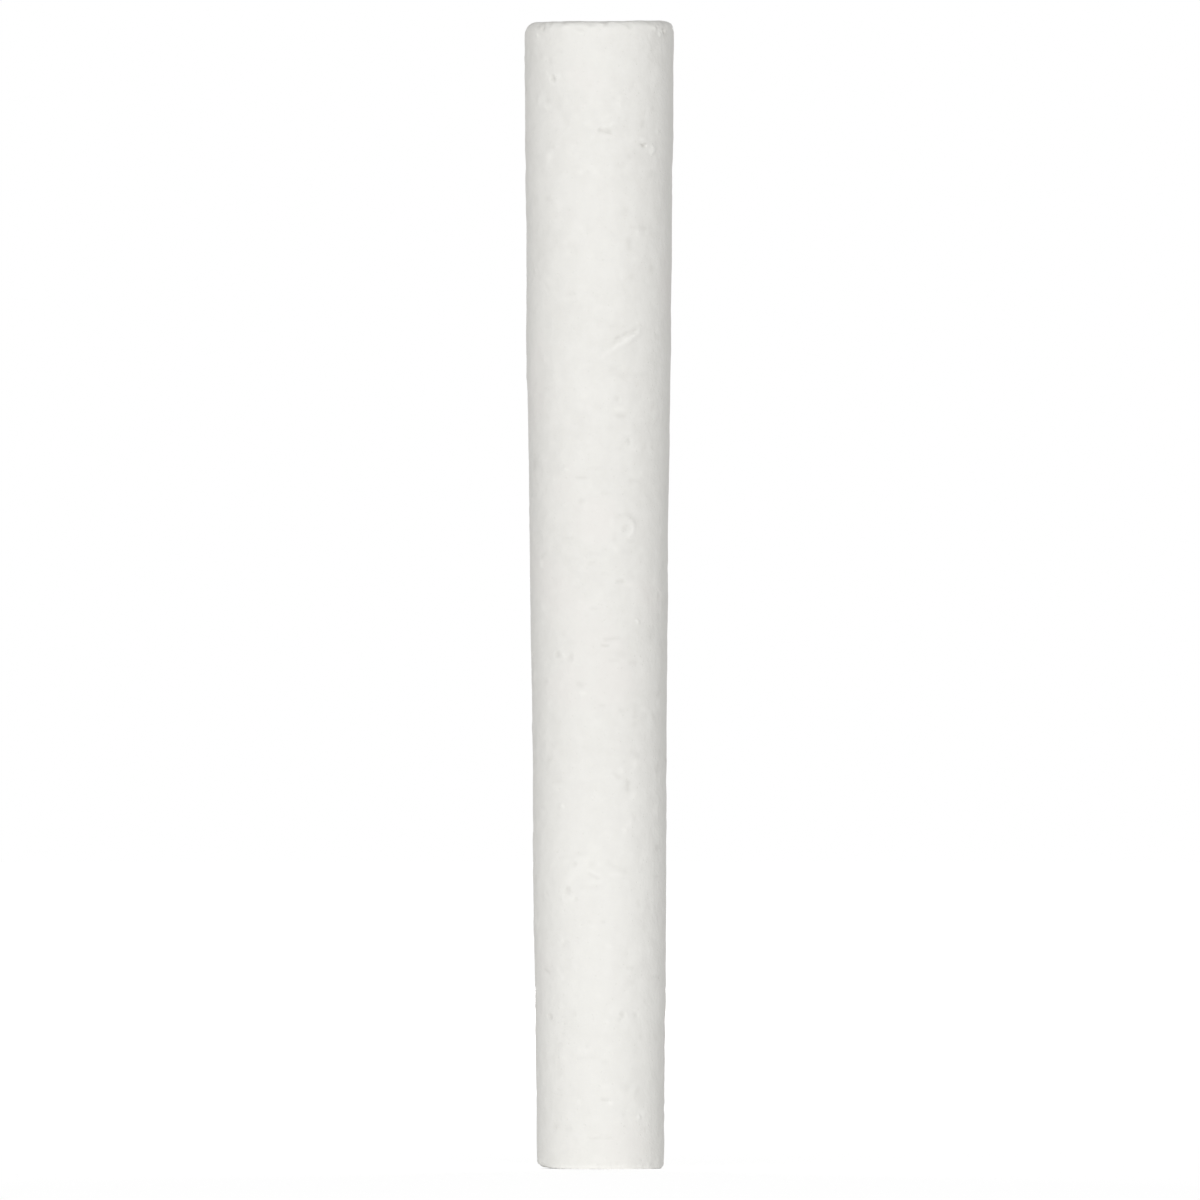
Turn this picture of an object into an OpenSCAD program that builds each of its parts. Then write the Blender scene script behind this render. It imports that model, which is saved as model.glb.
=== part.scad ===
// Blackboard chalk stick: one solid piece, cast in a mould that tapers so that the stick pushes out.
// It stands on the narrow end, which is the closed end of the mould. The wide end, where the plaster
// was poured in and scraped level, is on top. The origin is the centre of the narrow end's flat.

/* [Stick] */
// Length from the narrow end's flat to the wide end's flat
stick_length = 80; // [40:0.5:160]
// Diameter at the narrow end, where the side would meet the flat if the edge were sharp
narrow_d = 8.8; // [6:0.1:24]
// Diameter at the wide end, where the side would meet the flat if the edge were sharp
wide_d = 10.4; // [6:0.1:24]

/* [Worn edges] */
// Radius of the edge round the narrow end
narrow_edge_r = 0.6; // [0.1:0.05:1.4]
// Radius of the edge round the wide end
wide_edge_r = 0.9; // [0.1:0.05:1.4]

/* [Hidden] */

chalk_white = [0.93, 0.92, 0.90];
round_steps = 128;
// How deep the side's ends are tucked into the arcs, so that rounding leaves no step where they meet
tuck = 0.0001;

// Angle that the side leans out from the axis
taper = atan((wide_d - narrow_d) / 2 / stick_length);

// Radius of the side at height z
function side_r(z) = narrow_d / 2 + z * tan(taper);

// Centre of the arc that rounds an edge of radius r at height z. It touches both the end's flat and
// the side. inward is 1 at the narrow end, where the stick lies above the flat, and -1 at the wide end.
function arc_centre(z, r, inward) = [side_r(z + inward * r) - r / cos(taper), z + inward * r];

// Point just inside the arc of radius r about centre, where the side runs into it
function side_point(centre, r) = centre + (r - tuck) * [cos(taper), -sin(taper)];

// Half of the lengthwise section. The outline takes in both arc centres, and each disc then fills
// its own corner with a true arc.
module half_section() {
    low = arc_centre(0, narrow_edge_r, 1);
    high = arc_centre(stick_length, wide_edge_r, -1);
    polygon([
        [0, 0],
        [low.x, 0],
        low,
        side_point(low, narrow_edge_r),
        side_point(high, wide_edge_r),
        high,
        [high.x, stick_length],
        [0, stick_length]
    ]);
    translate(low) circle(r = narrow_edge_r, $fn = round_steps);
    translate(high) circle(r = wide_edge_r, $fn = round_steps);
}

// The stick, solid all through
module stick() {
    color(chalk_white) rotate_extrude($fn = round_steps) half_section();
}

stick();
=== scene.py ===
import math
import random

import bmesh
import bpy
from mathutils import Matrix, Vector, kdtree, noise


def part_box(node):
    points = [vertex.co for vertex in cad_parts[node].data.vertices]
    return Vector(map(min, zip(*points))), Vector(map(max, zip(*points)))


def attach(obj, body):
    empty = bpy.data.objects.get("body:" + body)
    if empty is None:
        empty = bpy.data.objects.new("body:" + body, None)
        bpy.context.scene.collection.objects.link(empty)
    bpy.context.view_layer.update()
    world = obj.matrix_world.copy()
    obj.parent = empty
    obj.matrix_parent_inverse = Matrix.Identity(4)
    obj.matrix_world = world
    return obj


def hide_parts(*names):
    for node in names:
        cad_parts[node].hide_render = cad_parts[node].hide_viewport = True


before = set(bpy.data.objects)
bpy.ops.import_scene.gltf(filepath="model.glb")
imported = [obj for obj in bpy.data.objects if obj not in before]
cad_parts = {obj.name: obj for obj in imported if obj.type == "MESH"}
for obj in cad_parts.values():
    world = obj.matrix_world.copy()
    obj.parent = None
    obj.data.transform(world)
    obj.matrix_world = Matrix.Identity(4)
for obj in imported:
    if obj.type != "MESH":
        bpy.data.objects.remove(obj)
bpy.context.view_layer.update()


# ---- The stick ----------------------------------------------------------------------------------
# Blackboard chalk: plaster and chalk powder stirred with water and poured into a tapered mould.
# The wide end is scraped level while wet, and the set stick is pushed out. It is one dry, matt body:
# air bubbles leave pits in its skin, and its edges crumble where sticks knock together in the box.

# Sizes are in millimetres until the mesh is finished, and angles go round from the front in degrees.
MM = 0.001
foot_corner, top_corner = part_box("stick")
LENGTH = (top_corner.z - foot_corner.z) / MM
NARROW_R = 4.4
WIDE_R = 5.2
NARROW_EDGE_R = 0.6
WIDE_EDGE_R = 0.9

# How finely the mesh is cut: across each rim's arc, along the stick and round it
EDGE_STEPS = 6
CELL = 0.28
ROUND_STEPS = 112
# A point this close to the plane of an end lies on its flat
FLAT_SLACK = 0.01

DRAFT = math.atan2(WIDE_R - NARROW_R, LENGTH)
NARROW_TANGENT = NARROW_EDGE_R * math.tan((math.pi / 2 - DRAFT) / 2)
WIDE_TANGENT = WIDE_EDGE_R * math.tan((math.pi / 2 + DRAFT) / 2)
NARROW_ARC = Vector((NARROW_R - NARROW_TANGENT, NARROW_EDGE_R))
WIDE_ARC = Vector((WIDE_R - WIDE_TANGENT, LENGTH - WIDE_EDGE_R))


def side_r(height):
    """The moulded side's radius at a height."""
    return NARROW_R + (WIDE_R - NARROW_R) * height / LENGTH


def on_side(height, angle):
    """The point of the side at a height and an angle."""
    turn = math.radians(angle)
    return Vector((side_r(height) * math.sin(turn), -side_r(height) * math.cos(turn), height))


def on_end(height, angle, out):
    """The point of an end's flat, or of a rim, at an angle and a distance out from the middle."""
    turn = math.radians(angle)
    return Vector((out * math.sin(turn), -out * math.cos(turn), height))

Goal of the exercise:
Repeat these lines exactly and nothing more: the one containing "disc then fills", the one containing "obj.data.transform(world)", and all the lines between.

Expected answer:
// Half of the lengthwise section. The outline takes in both arc centres, and each disc then fills
// its own corner with a true arc.
module half_section() {
    low = arc_centre(0, narrow_edge_r, 1);
    high = arc_centre(stick_length, wide_edge_r, -1);
    polygon([
        [0, 0],
        [low.x, 0],
        low,
        side_point(low, narrow_edge_r),
        side_point(high, wide_edge_r),
        high,
        [high.x, stick_length],
        [0, stick_length]
    ]);
    translate(low) circle(r = narrow_edge_r, $fn = round_steps);
    translate(high) circle(r = wide_edge_r, $fn = round_steps);
}

// The stick, solid all through
module stick() {
    color(chalk_white) rotate_extrude($fn = round_steps) half_section();
}

stick();
=== scene.py ===
import math
import random

import bmesh
import bpy
from mathutils import Matrix, Vector, kdtree, noise


def part_box(node):
    points = [vertex.co for vertex in cad_parts[node].data.vertices]
    return Vector(map(min, zip(*points))), Vector(map(max, zip(*points)))


def attach(obj, body):
    empty = bpy.data.objects.get("body:" + body)
    if empty is None:
        empty = bpy.data.objects.new("body:" + body, None)
        bpy.context.scene.collection.objects.link(empty)
    bpy.context.view_layer.update()
    world = obj.matrix_world.copy()
    obj.parent = empty
    obj.matrix_parent_inverse = Matrix.Identity(4)
    obj.matrix_world = world
    return obj


def hide_parts(*names):
    for node in names:
        cad_parts[node].hide_render = cad_parts[node].hide_viewport = True


before = set(bpy.data.objects)
bpy.ops.import_scene.gltf(filepath="model.glb")
imported = [obj for obj in bpy.data.objects if obj not in before]
cad_parts = {obj.name: obj for obj in imported if obj.type == "MESH"}
for obj in cad_parts.values():
    world = obj.matrix_world.copy()
    obj.parent = None
    obj.data.transform(world)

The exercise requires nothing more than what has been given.